Here is a micro-scenario from Sydney. You submit a request at 9:10 pm, it flips to approved by 9:25 pm, then nothing hits your bank until morning. That can be normal. Don’t spam support at 9:30 pm. Wait, then check again.
What Slows A Cashout Down
People blame the platform first. Sometimes it is the platform. Many times it is a mix of queues, verification, payment rails, and bank risk rules. The good news is you can control a big chunk of it by staying consistent and doing the boring admin work early.

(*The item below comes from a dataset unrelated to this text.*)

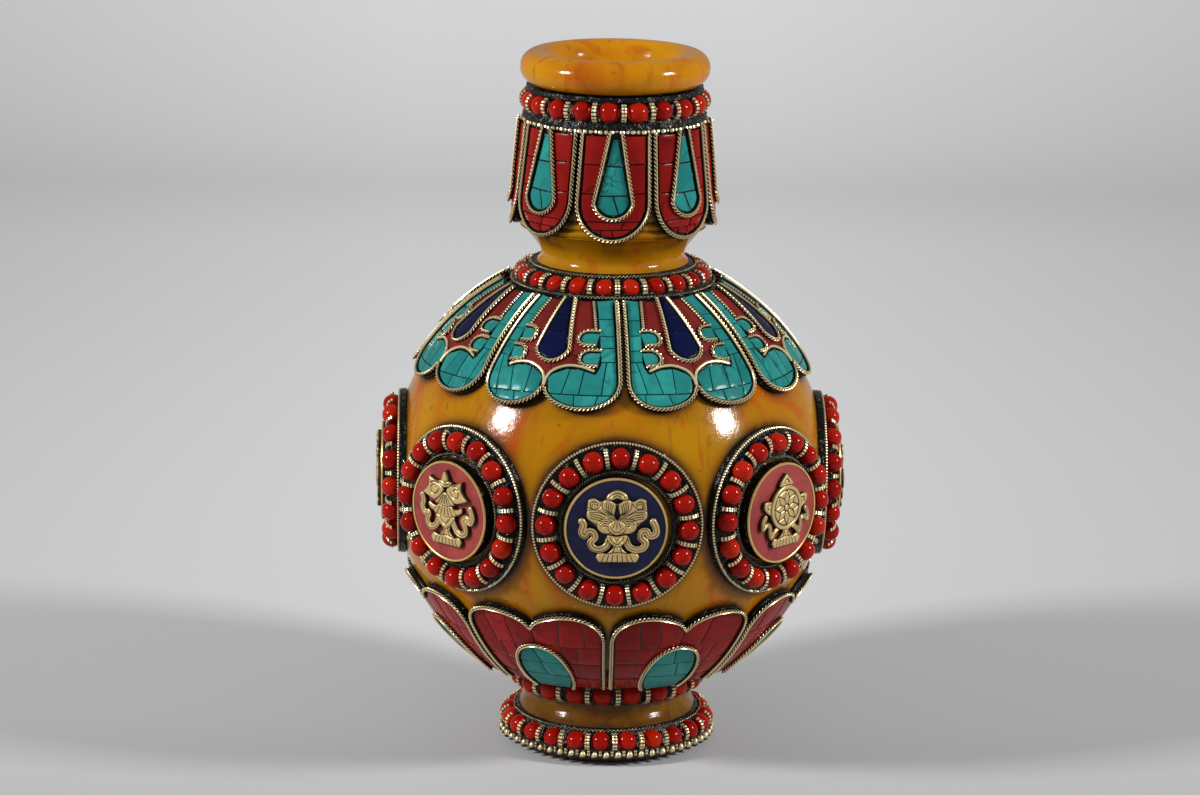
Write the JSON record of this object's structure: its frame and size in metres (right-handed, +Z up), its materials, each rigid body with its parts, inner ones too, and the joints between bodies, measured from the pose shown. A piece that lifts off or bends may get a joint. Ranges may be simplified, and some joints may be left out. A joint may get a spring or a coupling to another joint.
{
  "type": "vase",
  "caption": "Himalayan globe vase of amber resin with a ring foot and rolled lip, dressed with coral bead bands, inlaid stone plates and round auspicious-symbol medallions.",
  "frame": {"origin": "centre of the base plate's underside", "axes": "+Z up along the vase's axis, -Y towards the lotus medallion at the front"},
  "size_m": [0.1366, 0.1366, 0.204],
  "materials": {
    "amber": "polished amber-coloured resin with reddish veins and a dark patina beside the wires",
    "black_lac": "black lac with fine sparkle",
    "coral_beads": "polished coral-red beads set in black lac",
    "coral_inlay": "polished coral-red stone chips with dark joints",
    "turquoise_inlay": "polished turquoise chips with fine dark veins",
    "lapis_inlay": "polished deep blue stone",
    "enamel": "smooth enamel field inside a thin gilt rim",
    "brass_wire": "twisted and granulated pale brass wire, dark in its recesses",
    "cast_brass": "cast and engraved gilt brass relief",
    "base_plate": "dark red-brown lacquered disc"
  },
  "bodies": {
    "root": {"base_plate": "base_plate", "amber_foot": "amber", "amber_globe": "amber", "amber_neck": "amber", "amber_lip": "amber", "base_bead_band": "coral_beads", "foot_bead_band": "coral_beads", "collar_bead_band": "coral_beads", "neck_bead_band": "coral_beads", "base_granule_wire": "brass_wire", "neck_panel_1": "coral_inlay", "neck_panel_2": "coral_inlay", "neck_panel_3": "coral_inlay", "neck_panel_4": "coral_inlay", "neck_panel_5": "coral_inlay", "neck_panel_6": "coral_inlay", "neck_panel_7": "coral_inlay", "neck_panel_8": "coral_inlay", "shoulder_lappet_1": "turquoise_inlay", "shoulder_lappet_2": "turquoise_inlay", "shoulder_lappet_3": "turquoise_inlay", "shoulder_lappet_4": "turquoise_inlay", "shoulder_lappet_5": "turquoise_inlay", "shoulder_lappet_6": "turquoise_inlay", "shoulder_lappet_7": "turquoise_inlay", "shoulder_lappet_8": "turquoise_inlay", "lower_petal_1": "coral_inlay", "lower_petal_2": "coral_inlay", "lower_petal_3": "coral_inlay", "lower_petal_4": "coral_inlay", "lower_petal_5": "coral_inlay", "lower_petal_6": "coral_inlay", "lower_petal_7": "coral_inlay", "lower_petal_8": "coral_inlay", "medallion_1_bead_dish": "black_lac", "medallion_1_plaque": "enamel", "medallion_1_lotus": "cast_brass", "medallion_2_bead_dish": "black_lac", "medallion_2_plaque": "enamel", "medallion_2_wheel": "cast_brass", "medallion_3_bead_dish": "black_lac", "medallion_3_plaque": "enamel", "medallion_3_knot": "cast_brass", "medallion_4_bead_dish": "black_lac", "medallion_4_plaque": "enamel", "medallion_4_conch": "cast_brass", "medallion_5_bead_dish": "black_lac", "medallion_5_plaque": "enamel", "medallion_5_fish": "cast_brass", "medallion_6_bead_dish": "black_lac", "medallion_6_plaque": "enamel", "medallion_6_banner": "cast_brass", "medallion_7_bead_dish": "black_lac", "medallion_7_plaque": "enamel", "medallion_7_vase": "cast_brass", "medallion_8_bead_dish": "black_lac", "medallion_8_plaque": "enamel", "medallion_8_parasol": "cast_brass"}
  },
  "joints": []
}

Timing matters. Late-night requests can land in a smaller staffing window. Weekend requests can bump into banking schedules. Big promo wins can trigger additional checks. None of this is shocking once you’ve seen it twice.
Also, the first cashout is rarely the fastest. New accounts often get extra review steps. After you pass the first round and your details are stable, things often feel smoother.
Verification And Account Checks
If documents are required, give the system clean inputs. Bright light. All corners visible. No glare. No blurry edges. Don’t crop too tight. And don’t upload while you are walking through an airport.
Suppose you try to upload proof from a shaky train in Melbourne. You submit a blurry photo, it gets rejected, you get annoyed, you re-upload three times, and now you’ve created a delay that looks like “they are slow.” It’s not speed. It’s quality.
Keep payment ownership consistent too. If you deposit from one name and try to cash out to another account, you can trigger manual review. If you want fewer delays, keep the same ownership details end-to-end.

Cashier Limits And Fees

Limits and fees decide how much you actually receive and how smooth the request feels. If you ignore them, you can end up splitting requests, paying avoidable charges, or waiting longer than expected.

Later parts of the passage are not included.